1.  Found this Caterpillar crawling aboot. I think it was trying to pull an Ostrich on me and hide its head in things, so I followed him around for a bit like a good paparazzi.




2.




3.




4.




5. And he has crazy weird Caterpillar feet..




6. Then I found my Damsel (though not in distress..)




7. He (or she) was keeping a close eye on me...




8. And lastly I found myself a little Leaf Hopper


----------



## jcdeboever (May 31, 2016)

excellent


----------



## crimbfighter (May 31, 2016)

jcdeboever said:


> excellent


Thanks!


----------



## Peeb (Jun 2, 2016)

Especially liked the shot of the feet. What lens?


----------



## crimbfighter (Jun 2, 2016)

Peeb said:


> Especially liked the shot of the feet. What lens?


Thanks! These were all shot with the Nikon 105mm f/2.8 macro. Most of them around f/16 to f/18 if memory serves.


----------



## ZombiesniperJr (Jun 2, 2016)

Nice shots


----------



## davholla (Jun 8, 2016)

I like 4 and 5 best but they are all nice.  How big was the caterpillar?  I want to take some caterpillar feet photos now.


----------



## crimbfighter (Jun 8, 2016)

davholla said:


> I like 4 and 5 best but they are all nice.  How big was the caterpillar?  I want to take some caterpillar feet photos now.

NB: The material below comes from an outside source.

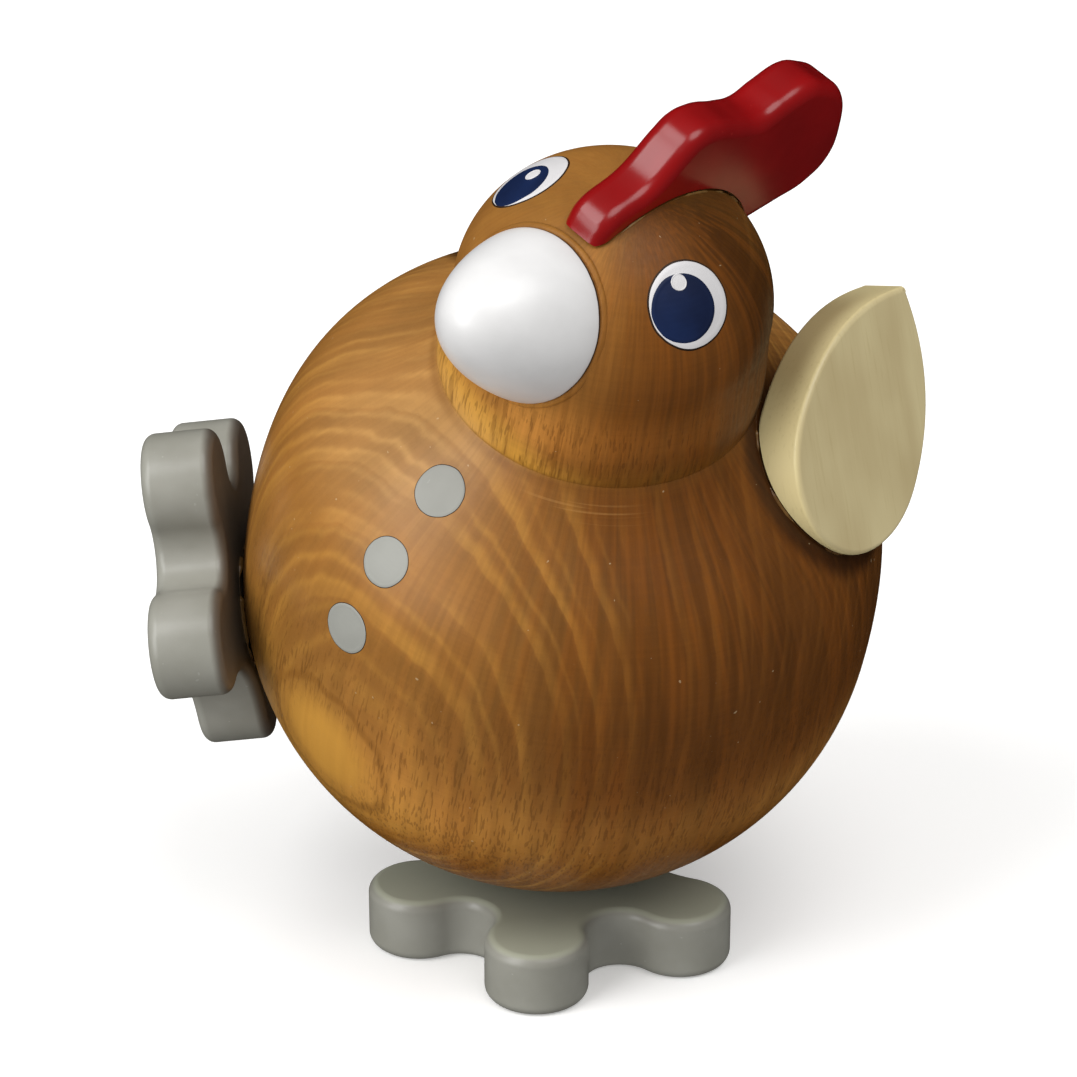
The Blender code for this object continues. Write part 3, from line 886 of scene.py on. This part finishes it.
def bodyProfile(look):
    temple = Vector((look["templeRadius"], look["templeHeight"]))
    neck = Vector((look["neckRadius"], look["neckHeight"]))
    side = Vector((look["ballRadius"], 0))
    upright = Vector((0, 1))
    dome = []
    for step in range(look["domeSteps"] + 1):
        turn = slope(90 - 90 * step / look["domeSteps"])
        dome.append(temple + Vector((temple.x * (turn.x - 1), look["domeHeight"] * turn.y)))
    jawEnd = neck + look["jawReach"] * slope(look["jawSlope"])
    jaw = bezier(temple, temple - look["jawRise"] * upright, jawEnd, neck, look["jawSteps"])
    shoulderStart = neck + look["shoulderReach"] * slope(-look["shoulderSlope"])
    shoulderEnd = side + look["shoulderRise"] * upright
    shoulder = bezier(neck, shoulderStart, shoulderEnd, side, look["shoulderSteps"])
    steps = look["undersideSteps"]
    underside = [side.x * slope(-90 * step / steps) for step in range(1, steps + 1)]
    points = [*dome, *jaw, *shoulder, *underside]
    return [Vector((0, points[0].y)), *points[1:-1], Vector((0, points[-1].y))]


def grown(profile, distance):
    # The profile moved outward, square to its side at each point.
    out = []
    for index, point in enumerate(profile):
        before = profile[max(index - 1, 0)]
        after = profile[min(index + 1, len(profile) - 1)]
        along = (after - before).normalized()
        out.append(point + distance * Vector((-along.y, along.x)))
    out[0] = Vector((0, profile[0].y + distance))
    out[-1] = Vector((0, profile[-1].y - distance))
    return out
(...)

Thanks! It was probably about 1.25 inches in length. It's kind of addicting how the close you get the more and more neat detail can be found on these guys..


----------



## davholla (Jun 8, 2016)

crimbfighter said:


> davholla said:
> 
> 
> > I like 4 and 5 best but they are all nice.  How big was the caterpillar?  I want to take some caterpillar feet photos now.
> ...


You have to go cold turkey in the winter - unless you go for springtails which are a lot smaller and I think the maximum magnification of your lens will not be good enough for (based on a 2 minute google search so I could be wrong).


----------